→ **What the task asks**
Below are records to be output exactly, every one of them.

Parts and joints as JSON:
--*--

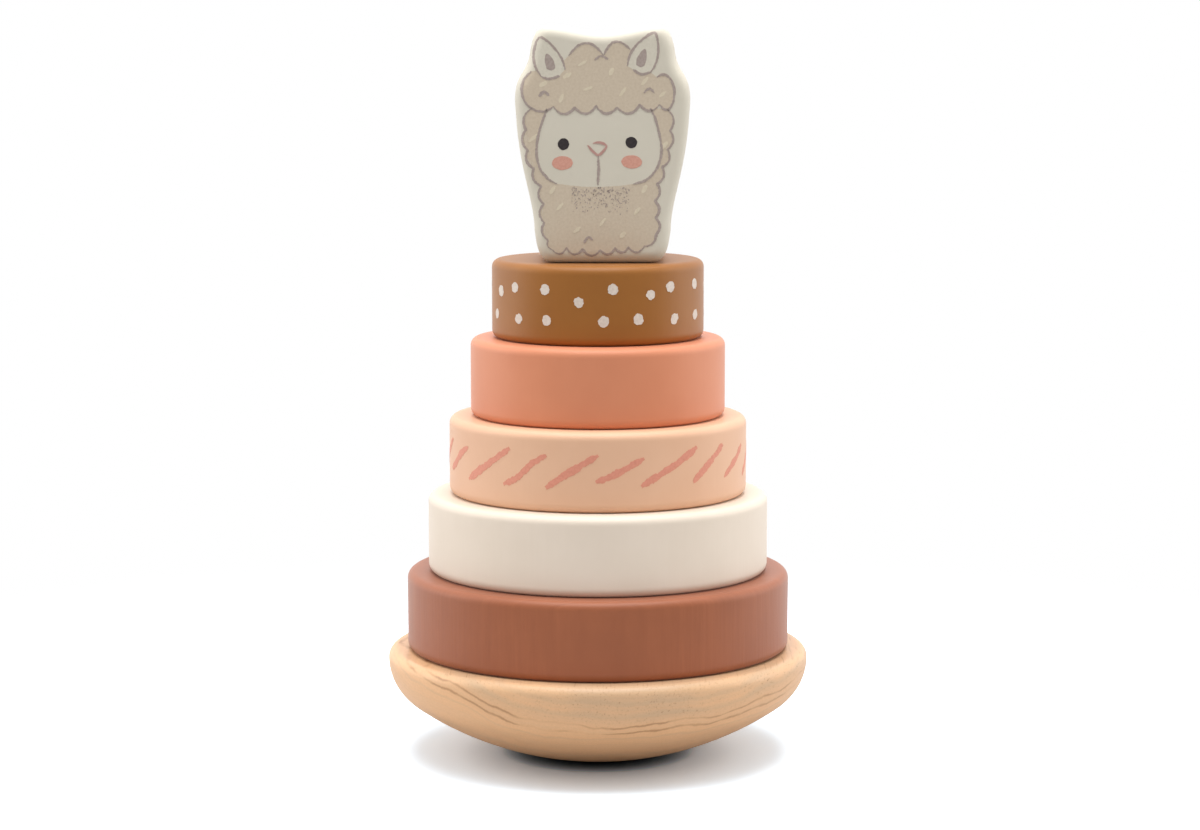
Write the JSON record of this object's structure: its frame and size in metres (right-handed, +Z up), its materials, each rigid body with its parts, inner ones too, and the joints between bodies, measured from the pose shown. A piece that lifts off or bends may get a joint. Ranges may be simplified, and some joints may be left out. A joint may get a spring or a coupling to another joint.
{
  "type": "stacking ring toy",
  "caption": "Wooden rocking base with a dowel, painted rings that grow towards the base, and an alpaca block that lifts off the top.",
  "frame": {"origin": "middle of the flat foot under the rocker base, on the surface it stands on", "axes": "+Z up along the dowel, -Y out of the alpaca's face, +X to the right when it is seen from the front"},
  "size_m": [0.108, 0.108, 0.1869],
  "materials": {
    "natural_wood": "pale hardwood turned and lacquered clear, satin",
    "dowel_wood": "bare sanded beech dowel",
    "terracotta_paint": "wood sprayed with water-based paint, satin, grain showing through",
    "cream_paint": "wood sprayed with water-based paint, satin",
    "peach_paint": "wood sprayed with water-based paint, satin",
    "coral_paint": "wood sprayed with water-based paint, satin",
    "mustard_paint": "wood sprayed with water-based paint, satin",
    "ivory_paint": "wood sprayed with water-based paint, satin",
    "white_ink": "printed ink, matt, on the mustard ring",
    "pink_ink": "printed ink, matt, on the peach ring",
    "wool_ink": "printed ink, matt, the wool on the topper",
    "line_ink": "printed ink, matt, the drawn lines on the topper",
    "eye_ink": "printed ink, matt, the eyes on the topper",
    "cheek_ink": "printed ink, matt, the cheeks and nose on the topper"
  },
  "bodies": {
    "base": {"rocker_base": "natural_wood", "dowel": "dowel_wood"},
    "terracotta": {"terracotta_ring": "terracotta_paint"},
    "cream": {"cream_ring": "cream_paint"},
    "peach": {"peach_ring": "peach_paint"},
    "coral": {"coral_ring": "coral_paint"},
    "mustard": {"mustard_ring": "mustard_paint"},
    "topper": {"alpaca_topper": "ivory_paint"}
  },
  "joints": [
    {"name": "terracotta_lift", "type": "slide", "parent": "base", "child": "terracotta", "axis": [0, 0, 1], "range_m": [0, 0.127]},
    {"name": "cream_lift", "type": "slide", "parent": "terracotta", "child": "cream", "axis": [0, 0, 1], "range_m": [0, 0.107]},
    {"name": "peach_lift", "type": "slide", "parent": "cream", "child": "peach", "axis": [0, 0, 1], "range_m": [0, 0.087]},
    {"name": "coral_lift", "type": "slide", "parent": "peach", "child": "coral", "axis": [0, 0, 1], "range_m": [0, 0.067]},
    {"name": "mustard_lift", "type": "slide", "parent": "coral", "child": "mustard", "axis": [0, 0, 1], "range_m": [0, 0.047]},
    {"name": "topper_lift", "type": "slide", "parent": "mustard", "child": "topper", "axis": [0, 0, 1], "range_m": [0, 0.027]}
  ]
}
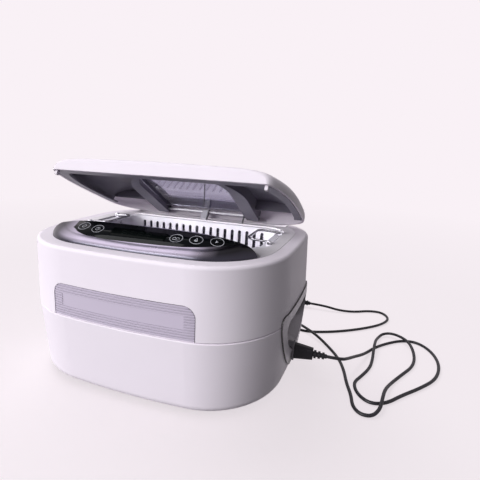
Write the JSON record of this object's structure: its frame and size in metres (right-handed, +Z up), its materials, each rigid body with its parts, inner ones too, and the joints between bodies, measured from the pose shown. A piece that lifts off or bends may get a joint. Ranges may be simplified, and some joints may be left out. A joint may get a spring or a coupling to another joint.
{
  "type": "ultrasonic jewellery cleaner",
  "caption": "Countertop ultrasonic cleaner: oval white housing, steel tank with a lift-out basket, hinged domed lid with a window, sloping touch panel, plugged-in mains cord.",
  "frame": {"origin": "centre of the housing's footprint, on the surface it stands on", "axes": "+X towards the side with the mains inlet, -Y towards the front with the touch panel, +Z up"},
  "size_m": [0.4606, 0.3272, 0.2303],
  "materials": {
    "white_shell": "satin white",
    "label_plate": "ribbed pale grey",
    "deck_plastic": "satin white",
    "panel_metallic": "metallic grey lacquer",
    "panel_glass": "gloss black",
    "stainless": "brushed",
    "wire": "polished",
    "basket_plastic": "satin white",
    "liner": "dark grey",
    "smoked_window": "clear smoked",
    "black_rubber": "matt",
    "silicone": "matt",
    "steel": "plain",
    "aluminium": "machined",
    "ceramic": "ceramic",
    "circuit_board": "green laminate",
    "coil": "taped winding",
    "black_plastic": "black",
    "flex": "black flex",
    "pins": "nickel plated"
  },
  "bodies": {
    "base": {"lower_shell": "white_shell", "upper_shell": "white_shell", "label_band": "label_plate", "grip_left": "white_shell", "grip_right": "white_shell", "rubber_feet": "black_rubber", "housing_screws": "steel", "deck": "deck_plastic", "control_bezel": "panel_metallic", "touch_glass": "panel_glass", "display_module": "black_plastic", "touch_board": "circuit_board", "tank": "stainless", "tank_gasket": "silicone", "horn_left": "aluminium", "horn_right": "aluminium", "piezo_stack_left": "ceramic", "piezo_stack_right": "ceramic", "back_mass_left": "steel", "back_mass_right": "steel", "clamp_bolt_left": "steel", "clamp_bolt_right": "steel", "driver_board": "circuit_board", "transformer": "coil", "heat_sink": "aluminium", "fan_frame": "black_plastic", "ac_inlet": "black_plastic", "hinge_clip": "deck_plastic", "hinge_stay": "wire", "power_connector": "black_rubber", "strain_relief": "black_rubber", "cord": "flex", "mains_plug": "black_rubber", "plug_pins": "pins"},
    "lid": {"lid_shell": "white_shell", "lid_liner_left": "liner", "lid_liner_right": "liner", "window_frame": "liner", "window_pane": "smoked_window", "hinge_rod": "wire", "lid_bumpers": "deck_plastic"},
    "basket": {"basket": "basket_plastic"},
    "left_handle": {"basket_handle_left": "wire"},
    "right_handle": {"basket_handle_right": "wire"},
    "fan": {"fan_rotor": "black_plastic"}
  },
  "joints": [
    {"name": "lid_hinge", "type": "hinge", "parent": "base", "child": "lid", "pos_m": [0, 0.083, 0.159], "axis": [-1, 0, 0], "range_deg": [-18.7, 51.7]},
    {"name": "basket_lift", "type": "slide", "parent": "base", "child": "basket", "axis": [0, 0, 1], "range_m": [0, 0.01]},
    {"name": "left_handle_hinge", "type": "hinge", "parent": "basket", "child": "left_handle", "pos_m": [-0.1132, 0.0145, 0.1516], "axis": [0, -1, 0], "range_deg": [0, 90]},
    {"name": "right_handle_hinge", "type": "hinge", "parent": "basket", "child": "right_handle", "pos_m": [0.1132, 0.0145, 0.1516], "axis": [0, 1, 0], "range_deg": [0, 90]},
    {"name": "fan_spin", "type": "hinge", "parent": "base", "child": "fan", "pos_m": [0.078, 0.092, 0.052], "axis": [0, 1, 0], "continuous": true}
  ]
}
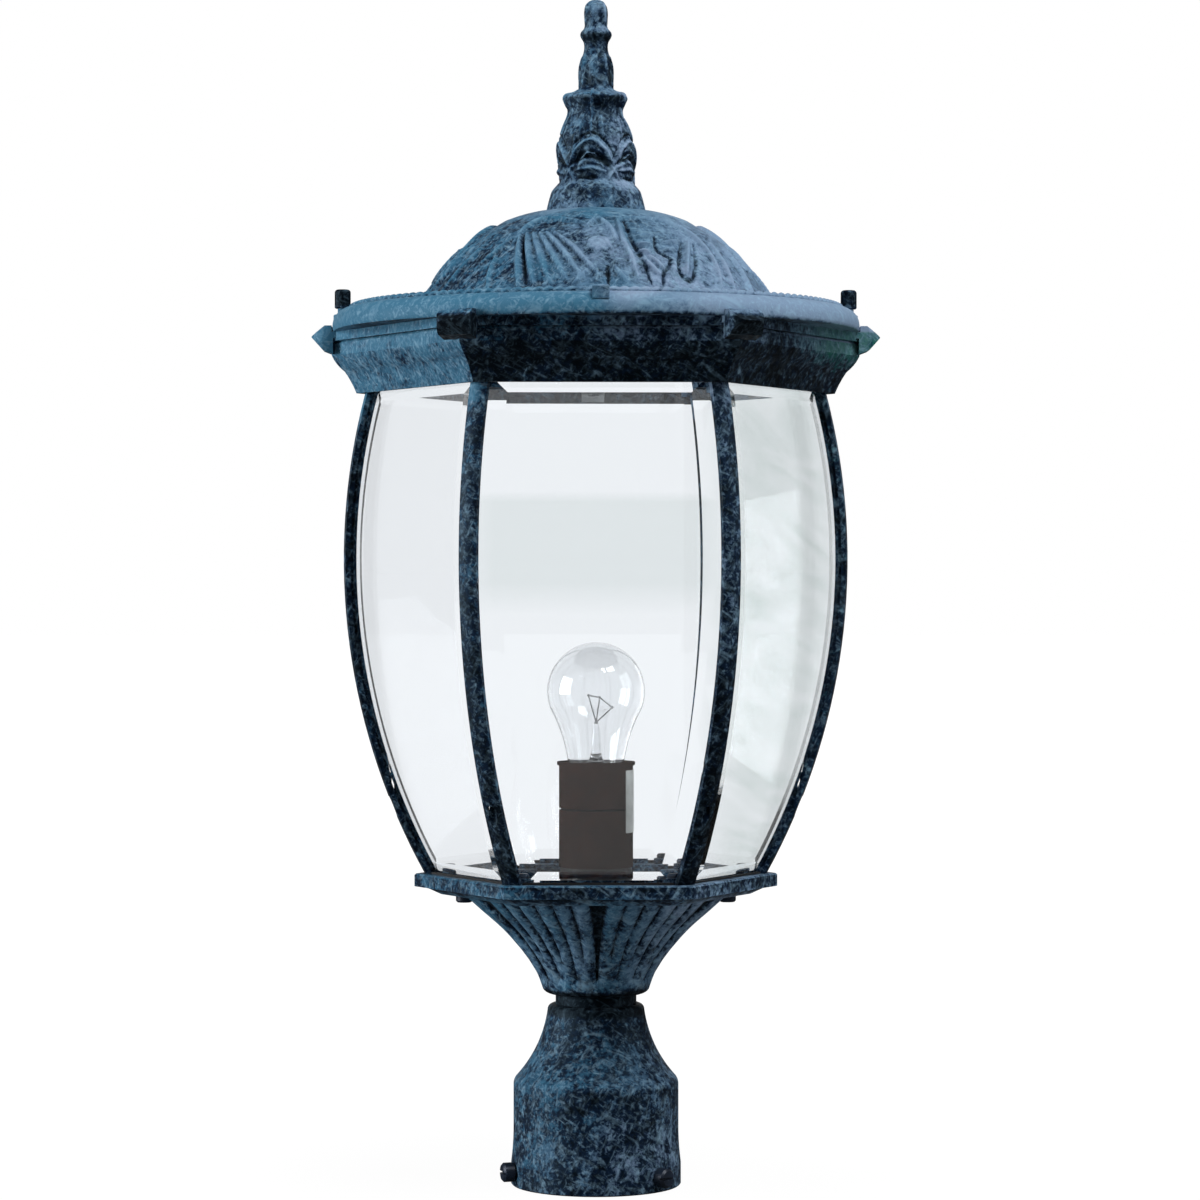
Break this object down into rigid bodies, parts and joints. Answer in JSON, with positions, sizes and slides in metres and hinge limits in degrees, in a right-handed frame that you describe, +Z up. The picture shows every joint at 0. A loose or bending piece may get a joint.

--*--

→ **Exercise solution**
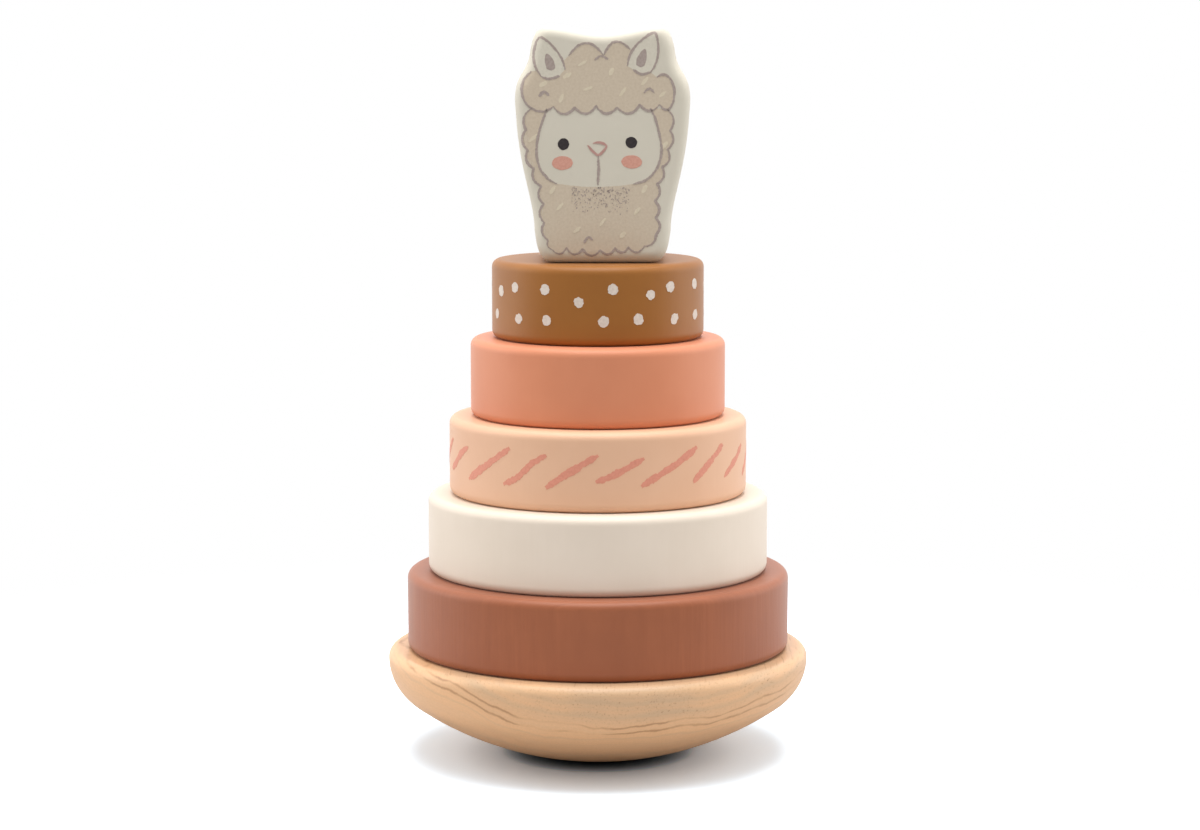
Write the JSON record of this object's structure: its frame and size in metres (right-handed, +Z up), its materials, each rigid body with its parts, inner ones too, and the joints between bodies, measured from the pose shown. A piece that lifts off or bends may get a joint. Ranges may be simplified, and some joints may be left out. A joint may get a spring or a coupling to another joint.
{
  "type": "stacking ring toy",
  "caption": "Wooden rocking base with a dowel, painted rings that grow towards the base, and an alpaca block that lifts off the top.",
  "frame": {"origin": "middle of the flat foot under the rocker base, on the surface it stands on", "axes": "+Z up along the dowel, -Y out of the alpaca's face, +X to the right when it is seen from the front"},
  "size_m": [0.108, 0.108, 0.1869],
  "materials": {
    "natural_wood": "pale hardwood turned and lacquered clear, satin",
    "dowel_wood": "bare sanded beech dowel",
    "terracotta_paint": "wood sprayed with water-based paint, satin, grain showing through",
    "cream_paint": "wood sprayed with water-based paint, satin",
    "peach_paint": "wood sprayed with water-based paint, satin",
    "coral_paint": "wood sprayed with water-based paint, satin",
    "mustard_paint": "wood sprayed with water-based paint, satin",
    "ivory_paint": "wood sprayed with water-based paint, satin",
    "white_ink": "printed ink, matt, on the mustard ring",
    "pink_ink": "printed ink, matt, on the peach ring",
    "wool_ink": "printed ink, matt, the wool on the topper",
    "line_ink": "printed ink, matt, the drawn lines on the topper",
    "eye_ink": "printed ink, matt, the eyes on the topper",
    "cheek_ink": "printed ink, matt, the cheeks and nose on the topper"
  },
  "bodies": {
    "base": {"rocker_base": "natural_wood", "dowel": "dowel_wood"},
    "terracotta": {"terracotta_ring": "terracotta_paint"},
    "cream": {"cream_ring": "cream_paint"},
    "peach": {"peach_ring": "peach_paint"},
    "coral": {"coral_ring": "coral_paint"},
    "mustard": {"mustard_ring": "mustard_paint"},
    "topper": {"alpaca_topper": "ivory_paint"}
  },
  "joints": [
    {"name": "terracotta_lift", "type": "slide", "parent": "base", "child": "terracotta", "axis": [0, 0, 1], "range_m": [0, 0.127]},
    {"name": "cream_lift", "type": "slide", "parent": "terracotta", "child": "cream", "axis": [0, 0, 1], "range_m": [0, 0.107]},
    {"name": "peach_lift", "type": "slide", "parent": "cream", "child": "peach", "axis": [0, 0, 1], "range_m": [0, 0.087]},
    {"name": "coral_lift", "type": "slide", "parent": "peach", "child": "coral", "axis": [0, 0, 1], "range_m": [0, 0.067]},
    {"name": "mustard_lift", "type": "slide", "parent": "coral", "child": "mustard", "axis": [0, 0, 1], "range_m": [0, 0.047]},
    {"name": "topper_lift", "type": "slide", "parent": "mustard", "child": "topper", "axis": [0, 0, 1], "range_m": [0, 0.027]}
  ]
}
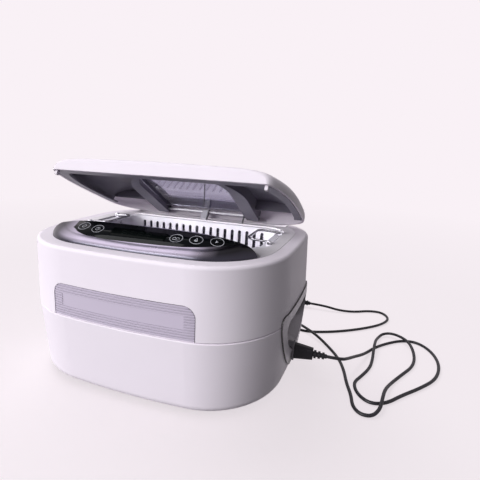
Write the JSON record of this object's structure: its frame and size in metres (right-handed, +Z up), its materials, each rigid body with its parts, inner ones too, and the joints between bodies, measured from the pose shown. A piece that lifts off or bends may get a joint. Ranges may be simplified, and some joints may be left out. A joint may get a spring or a coupling to another joint.
{
  "type": "ultrasonic jewellery cleaner",
  "caption": "Countertop ultrasonic cleaner: oval white housing, steel tank with a lift-out basket, hinged domed lid with a window, sloping touch panel, plugged-in mains cord.",
  "frame": {"origin": "centre of the housing's footprint, on the surface it stands on", "axes": "+X towards the side with the mains inlet, -Y towards the front with the touch panel, +Z up"},
  "size_m": [0.4606, 0.3272, 0.2303],
  "materials": {
    "white_shell": "satin white",
    "label_plate": "ribbed pale grey",
    "deck_plastic": "satin white",
    "panel_metallic": "metallic grey lacquer",
    "panel_glass": "gloss black",
    "stainless": "brushed",
    "wire": "polished",
    "basket_plastic": "satin white",
    "liner": "dark grey",
    "smoked_window": "clear smoked",
    "black_rubber": "matt",
    "silicone": "matt",
    "steel": "plain",
    "aluminium": "machined",
    "ceramic": "ceramic",
    "circuit_board": "green laminate",
    "coil": "taped winding",
    "black_plastic": "black",
    "flex": "black flex",
    "pins": "nickel plated"
  },
  "bodies": {
    "base": {"lower_shell": "white_shell", "upper_shell": "white_shell", "label_band": "label_plate", "grip_left": "white_shell", "grip_right": "white_shell", "rubber_feet": "black_rubber", "housing_screws": "steel", "deck": "deck_plastic", "control_bezel": "panel_metallic", "touch_glass": "panel_glass", "display_module": "black_plastic", "touch_board": "circuit_board", "tank": "stainless", "tank_gasket": "silicone", "horn_left": "aluminium", "horn_right": "aluminium", "piezo_stack_left": "ceramic", "piezo_stack_right": "ceramic", "back_mass_left": "steel", "back_mass_right": "steel", "clamp_bolt_left": "steel", "clamp_bolt_right": "steel", "driver_board": "circuit_board", "transformer": "coil", "heat_sink": "aluminium", "fan_frame": "black_plastic", "ac_inlet": "black_plastic", "hinge_clip": "deck_plastic", "hinge_stay": "wire", "power_connector": "black_rubber", "strain_relief": "black_rubber", "cord": "flex", "mains_plug": "black_rubber", "plug_pins": "pins"},
    "lid": {"lid_shell": "white_shell", "lid_liner_left": "liner", "lid_liner_right": "liner", "window_frame": "liner", "window_pane": "smoked_window", "hinge_rod": "wire", "lid_bumpers": "deck_plastic"},
    "basket": {"basket": "basket_plastic"},
    "left_handle": {"basket_handle_left": "wire"},
    "right_handle": {"basket_handle_right": "wire"},
    "fan": {"fan_rotor": "black_plastic"}
  },
  "joints": [
    {"name": "lid_hinge", "type": "hinge", "parent": "base", "child": "lid", "pos_m": [0, 0.083, 0.159], "axis": [-1, 0, 0], "range_deg": [-18.7, 51.7]},
    {"name": "basket_lift", "type": "slide", "parent": "base", "child": "basket", "axis": [0, 0, 1], "range_m": [0, 0.01]},
    {"name": "left_handle_hinge", "type": "hinge", "parent": "basket", "child": "left_handle", "pos_m": [-0.1132, 0.0145, 0.1516], "axis": [0, -1, 0], "range_deg": [0, 90]},
    {"name": "right_handle_hinge", "type": "hinge", "parent": "basket", "child": "right_handle", "pos_m": [0.1132, 0.0145, 0.1516], "axis": [0, 1, 0], "range_deg": [0, 90]},
    {"name": "fan_spin", "type": "hinge", "parent": "base", "child": "fan", "pos_m": [0.078, 0.092, 0.052], "axis": [0, 1, 0], "continuous": true}
  ]
}
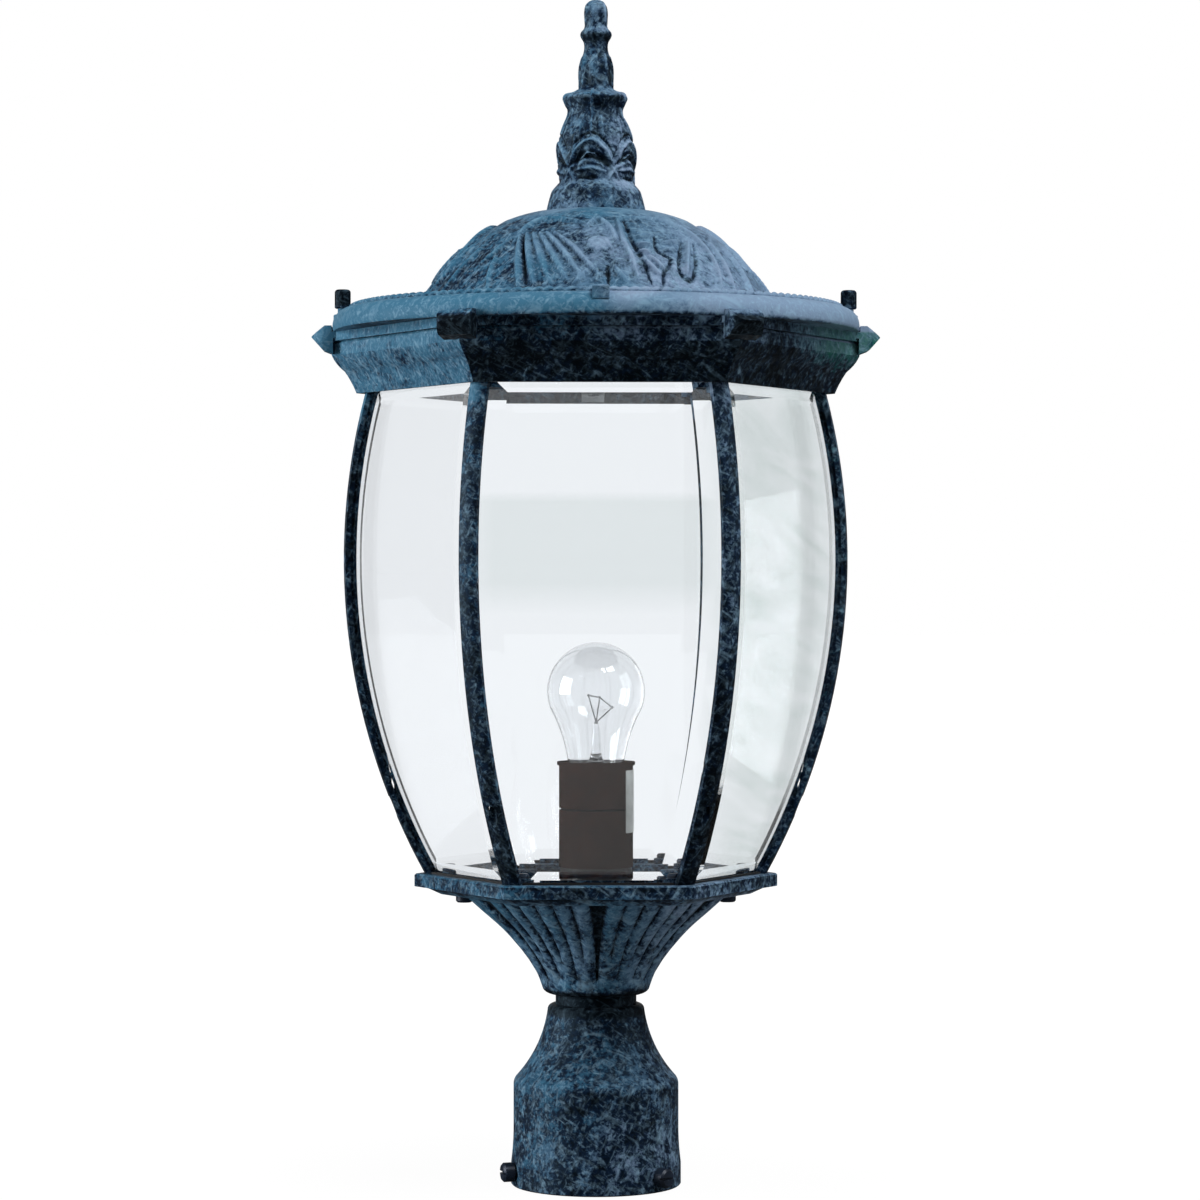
Break this object down into rigid bodies, parts and joints. Answer in JSON, with positions, sizes and slides in metres and hinge limits in degrees, in a right-handed frame that you describe, +Z up. The picture shows every joint at 0. A loose or bending piece may get a joint.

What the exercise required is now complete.